Por maioria de votos (6 a 4), o Supremo Tribunal Federal negou o pedido de Habeas Corpus (HC 86238), que pretendia a redução da pena de Francisco Eriberto de Souza. Ele foi condenado a 27 anos de prisão, em regime fechado, por atentado violento ao pudor e tentativa de estupro.
A Corte, por unanimidade, no entanto, permitiu a progressão do regime prisional, caso o juiz de Execução Penal assim considere. Todos os ministros acompanharam o relator da ação, ministro Cezar Peluso, para conceder a ordem de ofício. Contudo, com relação ao pedido de unificação da pena para crimes de natureza continuada, a partir do artigo 71 do Código Penal*, os ministros divergiram.
Tese da continuidade
O ministro Cezar Peluso considerou em seu voto que os crimes de estupro e atentado violento ao pudor têm a mesma espécie e possuem o mesmo objeto jurídico – relacionado à liberdade sexual da vítima.

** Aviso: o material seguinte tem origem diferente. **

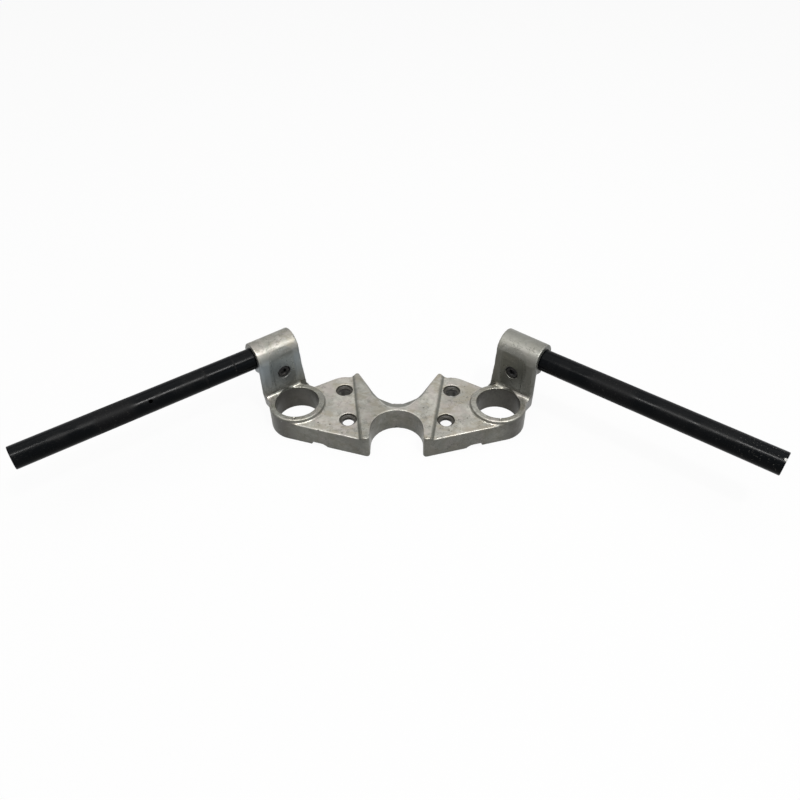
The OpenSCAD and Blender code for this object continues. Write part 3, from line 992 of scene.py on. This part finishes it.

Peluso reconheceu que no caso em julgamento houve a prática de crime continuado, em razão da proximidade dos fatos, uma vez que o condenado praticou o atentado violento ao pudor, para depois incorrer na tentativa de estupro. Os dois crimes estão tipificados nos artigos 214 e 213 do Código Penal, respectivamente.
Na avaliação do relator, “a identidade de natureza e não a de espécie dos crimes, como tem prevalecido, pode, a meu ver, conduzir a situações absurdas, como punir mais levemente dois atentados violentos ao pudor consumados, do que um estupro consumado e um atentado violento ao pudor tentado”.
O ministro Eros Grau citou precedente da Segunda Turma para acompanhar o voto do relator. Na mesma linha votaram os ministros Marco Aurélio e Gilmar Mendes. O ministro Marco Aurélio frisou que ali não se estava a discutir a absolvição ou condenação do réu, com relação à pratica dos delitos, mas sim se houve a continuidade delitiva.
Para Marco Aurélio, o atentado violento ao pudor e o estupro são crimes contra os costumes e da mesma espécie, ocorrendo a continuidade delitiva, conforme prevista no Código Penal. “O artigo 71 [CP] é uma norma que visa beneficiar o agente, e não a prejudicá-lo”, disse o ministro.
A divergência
Para o ministro Ricardo Lewandowski, que iniciou a divergência, “parece temerário entender que o atentado violento ao pudor se apresentado como prelúdio ao coito, seja considerado crime continuado”.
O ministro afirmou que é preciso examinar caso a caso, para saber se a intenção do autor era a de praticar dois atos separadamente. Na avaliação do ministro, no caso o “paciente, de forma autônoma, desejou dois resultados diversos” [chamado concurso material].
Já a ministra Cármen Lúcia Antunes Rocha afirmou que os crimes em questão “são do mesmo gênero, mas não têm a mesma espécie” o que, segundo ela, afasta a continuidade dos delitos.
Os ministros Joaquim Barbosa, Carlos Ayres Britto, Ellen Gracie e Celso de Mello reafirmaram precedentes da Corte para acompanhar a divergência e negar o HC. Ayres Britto lembrou que o tema está pacificado na Primeira Turma, no sentido de só reconhecer a continuidade quando as condutas não são autônomas.
Acessibilidade
Embora tenham tomado posicionamentos opostos durante o julgamento do HC, o decano do Tribunal e o presidente da Corte, respectivamente os ministros Celso de Mello e Gilmar Mendes, convergiram ao enfatizar a acessibilidade do cidadão ao Supremo, para reivindicar seus direitos. Os ministros ressaltaram que uma pessoa, mesmo encarcerada e sem a presença de advogado, pode propor um habeas corpus feito de próprio punho para buscar a jurisdição do STF, como no caso hoje apresentado em Plenário.
AR/LF
Código Penal
Concurso material (tese vencedora)
Art. 69 - Quando o agente, mediante mais de uma ação ou omissão, pratica dois ou mais crimes, idênticos ou não, aplicam-se cumulativamente as penas privativas de liberdade em que haja incorrido. No caso de aplicação cumulativa de penas de reclusão e de detenção, executa-se primeiro aquela.
Crime continuado (tese proposta)
*Art. 71 - Quando o agente, mediante mais de uma ação ou omissão, pratica dois ou mais crimes da mesma espécie e, pelas condições de tempo, lugar, maneira de execução e outras semelhantes, devem os subsequentes ser havidos como continuação do primeiro, aplica-se-lhe a pena de um só dos crimes, se idênticas, ou a mais grave, se diversas, aumentada, em qualquer caso, de um sexto a dois terços.